LA HABANA, Cuba. – El arte de enmascarar ruinas está de moda en La Habana desde hace años. Las mismas autoridades que por desidia o falta de voluntad política permitieron la conversión de majestuosas edificaciones o humildes viviendas en esos amasijos de escombros que afectan la vida de sus moradores y contaminan la ciudad hoy alardean de ser sus salvadores y realizan talleres de urbanismo que no son más que aviesos pasatiempos hasta que logren expulsar a los residentes de la parte histórica de la capital.
En su libro El arte de hacer ruinas, Antonio José Ponte refiere: “En el corazón de La Habana se libra una guerra cotidiana y terrible entre la acumulación y el vacío. Donde hubo ayer una antigua casa solariega, una colmena de gente humilde y ruidosa, puede haber hoy una colina de escombros y mañana un parquecito absurdo, con dos o tres asientos bajo un sol de justicia, custodiados por edificios que también se derrumbarán la semana, el mes, el año que viene”.

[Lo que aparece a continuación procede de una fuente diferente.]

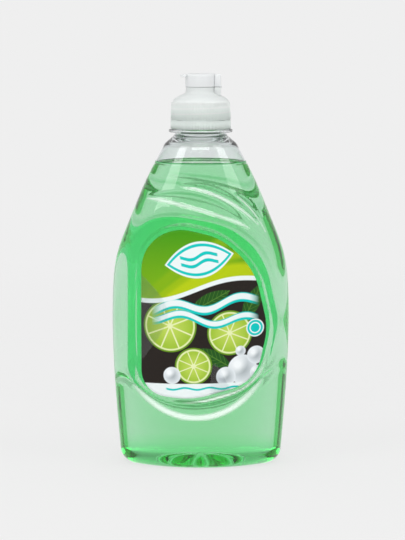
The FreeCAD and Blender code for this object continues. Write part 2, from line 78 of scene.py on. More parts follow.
# %% Heights, half widths and half depths, in millimetres
STATION_HEIGHTS = (7.5, 26.0, 62.0, 92.0, 110.0, 128.0, 145.0, 157.5, 166.4)
HALF_WIDTHS = (41.9, 43.5, 45.62, 45.5, 43.1, 36.4, 29.4, 23.3, 18.5)
HALF_DEPTHS = (26.0, 27.2, 28.0, 27.9, 27.1, 25.4, 22.9, 20.3, 18.5)
FOOT_CORNER = 7.5
WALL = 0.5
JOIN = math.radians(50)
SOAP_LEVEL = 156.5


def smooth_through(heights, values):
    """A natural cubic spline through the values, as a function of height."""
    x, y = np.array(heights, float), np.array(values, float)
    step, count = np.diff(x), len(x)
    left, right = np.eye(count), np.zeros(count)
    for i in range(1, count - 1):
        left[i, i - 1 : i + 2] = step[i - 1], 2 * (step[i - 1] + step[i]), step[i]
        right[i] = 6 * ((y[i + 1] - y[i]) / step[i] - (y[i] - y[i - 1]) / step[i - 1])
    bend = np.linalg.solve(left, right)

    def at(z):
        z = np.asarray(z, float)
        i = np.clip(np.searchsorted(x, z) - 1, 0, count - 2)
        below, above, h = z - x[i], x[i + 1] - z, step[i]
        curve = (bend[i] * above**3 + bend[i + 1] * below**3) / (6 * h)
        return curve + (y[i] / h - bend[i] * h / 6) * above + (y[i + 1] / h - bend[i + 1] * h / 6) * below

    return at


half_width = smooth_through(STATION_HEIGHTS, HALF_WIDTHS)
half_depth = smooth_through(STATION_HEIGHTS, HALF_DEPTHS)
print("half width at 100 mm:", round(float(half_width(100)), 2), "mm")

# %% [markdown]
# The oval itself is four arcs that meet without a corner: a tight one at each side and a wide one on each
# face. It is cut into columns once, with more of them on the faces, where the relief needs them. Every ring of
# the skin has the same columns, so rings can be joined by quads with no matching.

# %% The oval, as columns of points
SIDE_COLUMNS, FACE_COLUMNS = 24, 88


def column_turns():
    """For each column, the angle on its own arc and the arc's number: right side, back, left side, front."""
    side = np.linspace(-JOIN, JOIN, SIDE_COLUMNS, endpoint=False)
    face = np.linspace(JOIN, math.pi - JOIN, FACE_COLUMNS, endpoint=False)
    turns = np.concatenate([side, face, side + math.pi, face + math.pi])
    arcs = np.repeat([0, 1, 2, 3], [SIDE_COLUMNS, FACE_COLUMNS, SIDE_COLUMNS, FACE_COLUMNS])
    return turns, arcs


TURNS, ARCS = column_turns()
COLUMNS = len(TURNS)


def oval(a, b, inset=0.0):
    """Points of the four-arc oval of half width a and half depth b, moved inwards by inset."""
    spread = (a - b) / (math.sin(JOIN) + math.cos(JOIN) - 1)
    side, face = a - spread * math.cos(JOIN), b + spread * math.sin(JOIN)
    centre_x = np.choose(ARCS, [a - side, 0, side - a, 0])
    centre_y = np.choose(ARCS, [0, b - face, 0, face - b])
    radius = np.where(ARCS % 2 == 0, side, face) - inset
    return np.stack([centre_x + radius * np.cos(TURNS), centre_y + radius * np.sin(TURNS)], axis=1)


print("columns round the body:", COLUMNS)

# %% [markdown]
# ## The relief on the faces
# Both faces carry a sunk panel for the label and swept bands above and below it. Sculpting or booleans would
# leave ragged edges, so each figure is an outline in the plane of the face, and the skin sinks by a soft step
# of the distance to it. The same field shapes the front and the back.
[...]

Esa guerra cotidiana y terrible que señala Ponte se mantiene y avanza, indeteniblemente, mientras los dirigentes miran esta masacre urbana desde sus protegidos búnkeres, de los que solo salen para hacer acto de presencia en los lugares de los derrumbes inmediatamente después de que recogieron los heridos y los muertos.
Tras un derrumbe, cuando más, levantan un parquecito, una guarapera, un DiTú, una mipyme, un parqueo o, sobre todo, hoteles para turistas.
Los residentes en la zona histórica de La Habana Vieja y Centro Habana están siendo desplazados, como los palestinos de la Franja de Gaza, pero no debido a una guerra, como la que hay entre Israel y los terroristas de Hamás, sino por la complicidad del régimen con la geofagia urbanística del conglomerado militar GAESA por adueñarse de los espacios mejor situados de la ciudad.
Los que pierden sus casas por los derrumbes son enviados a la periferia de la capital, a lugares distantes como Wajay, Fraternidad, Miraflores Viejo y otros sitios donde hay los llamados “albergues de tránsito” de los que nadie ha regresado jamás.
En Centro Habana y La Habana Vieja, como en Tuguria, la ciudad levantada en su libro por Ponte como metáfora de La Habana, nada se vuelve a reconstruir. Se sobrevive entre los escombros de inmuebles en ruinas que, si apenas se mantienen en pie, es gracias a la “estática milagrosa”.
La recuperación del deficitario, maltrecho y ruinoso fondo habitacional de La Habana no es de interés para los gobernantes. Convertir la ciudad en una postal turística solo para extranjeros, donde “autóctonas mulatas” y pingueros, vendedores de tabaco, viagra y ron, presten servicios sexuales y sociales, de un hotel a otro, en representación del país.
No queda la menor duda. La “tugurización” avanza, con prominente futuro, dentro del Plan Maestro de la Oficina del Historiador de la Ciudad. Cuenta con los billetes de GAESA y la complicidad del Partido Comunista en hacer ruinas de la parte vieja de la ciudad y enmascararlas hasta poder convertir el Casco Histórico en un parque temático o un resort.
De ahí que cada proyecto arquitectónico, cada uno de los Talleres de Urbanismo Táctico de La Habana ―hace unos días fue clausurada su décimo tercera edición―, son intentos de enmascarar las ruinas bajo un pintarrajeado collage con playas paradisíacas, carteles que piden a la población resistir, imágenes de Fidel Castro o el Che Guevara, fotos de El Floridita y la Bodeguita del Medio.
La finalidad de esa magnificación de las ruinas no es otra que epatar a los tontos útiles, cubanos o extranjeros, dispuestos a elogiar los embustes del castrismo.